Microsoft To Streamline Windows 10 Upgrades Reducing Productivity Sapping Downtime

While most of us have gotten used to Windows 10’s many benefits (and quirks) over the past two years, one incredibly frustrating experience still remains: its approach to major OS updates. The way that Microsoft has approached Windows updates means that users are often left twiddling their thumbs after the first reboot while various user files are restored and drivers are migrated.

However, Microsoft's Jason Howard took to the Windows 10 Feedback Hub to detail new changes that are being made to Windows 10 Insider Preview builds (for the Fall Creators Update). Microsoft wants to ensure that users are able to spend more time being productive and less time waiting for their machines to become available to use following an update.

Windows 10 Action Center

But before we get to what Microsoft has changed, we must first describe the Windows 10 Update process. There’s an “online” phase, in which your PC automatically checks for new updates and actively downloads required system files. The second “offline” phase is where the bulk of the heavy lifting occurs during the update process, and what contributes to the period of time where you’re left cursing at your monitor as precious minutes of your workday are wasted.
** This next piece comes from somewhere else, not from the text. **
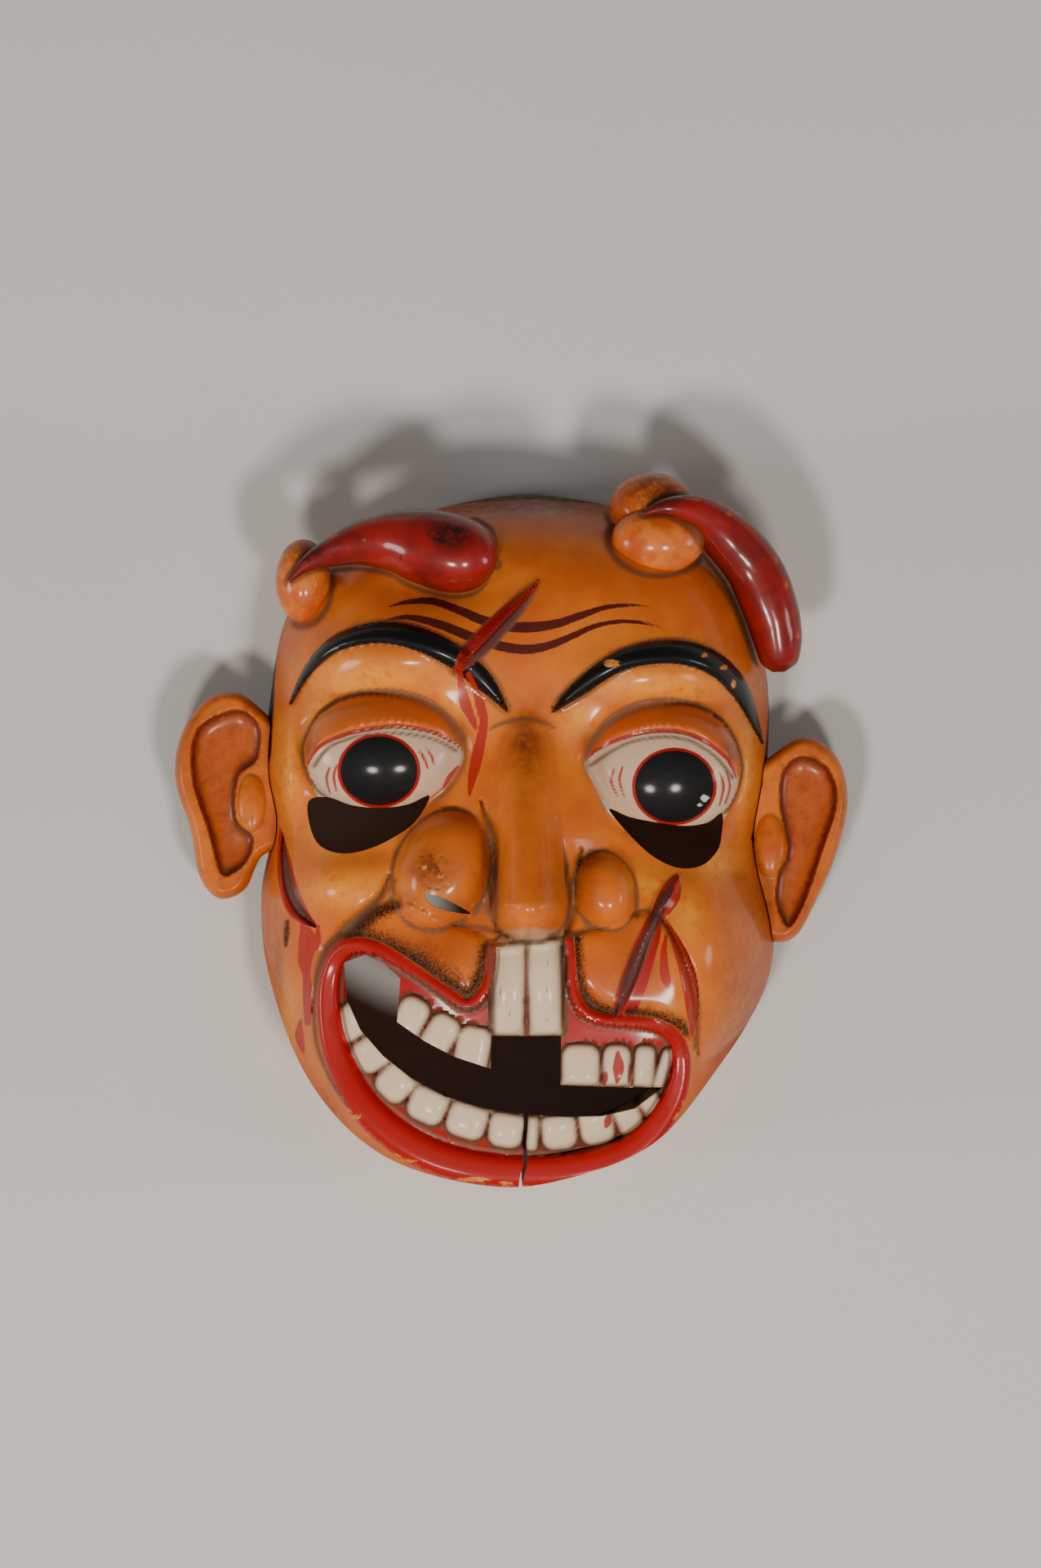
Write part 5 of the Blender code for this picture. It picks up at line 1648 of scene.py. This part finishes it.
bm = bmesh.new()
bmesh.ops.create_grid(bm, x_segments=1, y_segments=1, size=FLOOR_REACH)
for vert in bm.verts:
    vert.co.z = -FLOOR_GAP
floor_mesh = bpy.data.meshes.new("floor")
bm.to_mesh(floor_mesh)
bm.free()
floor = bpy.data.objects.new("floor", floor_mesh)
bpy.context.scene.collection.objects.link(floor)
floor_paint = bpy.data.materials.new("pale_floor")
box = Paintbox(floor_paint)
colour = box.mix(box.fade(box.noise(3.0, 2.0), 0.3, 0.7, 0.0, 0.25), FLOOR_COLOUR, FLOOR_SHADE)
box.finish(colour, 0.85, 0.0, 0.5, box.noise(900.0), 0.05)
floor.data.materials.append(floor_paint)
print("the floor reaches", FLOOR_REACH, "m each way")

# %% [markdown]
# ## Light
# Two round lights stand on the chin's side and one low on each side. Their size is a choice between two
# looks: a broad panel would spread one soft glint over the lacquer, and a bare lamp would leave a hard
# dot. These give the small soft glints of the photograph. A faint grey world fills the shadows.

# %% Set the lights
FOCUS_HEIGHT = 0.05
WARM, MILD = (1.0, 0.95, 0.88), (1.0, 0.97, 0.93)
LIGHTS = [
    # name, place, size, power, colour
    ("key_left", (-0.45, -0.95, 1.9), 0.3, 21.0, WARM),
    ("key_right", (0.5, -0.9, 1.9), 0.3, 21.0, WARM),
    ("left_side", (-1.6, -0.25, 0.65), 0.5, 10.0, MILD),
    ("right_side", (1.6, -0.2, 0.7), 0.5, 6.0, MILD),
]
WORLD_COLOUR, WORLD_STRENGTH = (0.82, 0.84, 0.88, 1), 0.14

for name, where, size, power, tint in LIGHTS:
    light = bpy.data.lights.new(name, "AREA")
    light.shape, light.size, light.energy, light.color = "DISK", size, power, tint
    obj = bpy.data.objects.new(name, light)
    bpy.context.scene.collection.objects.link(obj)
    obj.location = where
    obj.rotation_euler = (Vector((0, 0, FOCUS_HEIGHT)) - Vector(where)).to_track_quat("-Z", "Y").to_euler()
world = bpy.data.worlds.new("studio")
world.use_nodes = True
world.node_tree.nodes["Background"].inputs["Color"].default_value = WORLD_COLOUR
world.node_tree.nodes["Background"].inputs["Strength"].default_value = WORLD_STRENGTH
bpy.context.scene.world = world
print("lights:", [name for name, *_ in LIGHTS])

# %% [markdown]
# ## Camera
# The camera looks straight down, as the photograph looks straight at the face. A long lens from far away
# keeps the face from bulging towards us. Its length follows from the sheet, so that the picture's frame
# is the sheet's.

# %% Set the camera
CAMERA_HEIGHT, PICTURE = 6.0, (1275, 1920)

camera = bpy.data.objects.new("camera", bpy.data.cameras.new("camera"))
bpy.context.scene.collection.objects.link(camera)
middle = Vector(place(PICTURE[0] / 2, PICTURE[1] / 2, 0.0))
camera.location = middle + Vector((0, 0, CAMERA_HEIGHT + FOCUS_HEIGHT))
camera.data.lens = camera.data.sensor_width * CAMERA_HEIGHT / (PICTURE[1] * POINT)
bpy.context.scene.camera = camera
print(f"the lens is {camera.data.lens:.0f} mm long")

# %% [markdown]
Here is the old way of processing Windows 10 Updates:

Online phase:

  • PC checks for upgrades (manually or automatically)
  • Upgrade payload downloads
  • PC waits for the required reboot to begin install

Offline phase:

  • PC reboots to begin install process (manually or automatically)
  • User content (apps/settings/configurations) is backed up
  • New OS files are laid down (Windows Image [WIM] process)
  • Drivers and other required OS files are migrated
  • User content is restored
  • PC reboots and the update finalizes

And here is the new and improved way of doing things according to Howard:

Online phase:

  • PC checks for updates (manually or automatically)
  • Update downloads
  • User content (apps/settings/configurations) is backed up
  • New OS files are laid down (WIM process)
  • PC waits for the required reboot to begin install

Offline phase:

  • PC reboots to begin install process (manually or automatically)
  • Drivers and other required OS files are migrated
  • User content is restored
  • PC reboots and the update finalizes

As you can see, some of the operations that took place during the offline phase have been shifted earlier in the process to the online phase. That means that these operations are taking place in the background while you’re still able to work within Windows. This in turn reduces the amount of time that a Windows 10 upgrade spends in “offline” mode, allowing you to get back to work sooner.

“By moving the old offline portions of the upgrade process to the online phase, upgrades will appear to take longer if you’re watching or timing the progress,” writes Howard. “We didn’t want to sacrifice usability for offline time so the upgrade processes are run at a lower priority to provide for best performance.”

Microsoft is always looks for ways to improve the user experience in Windows 10, and this is just another example of that commitment.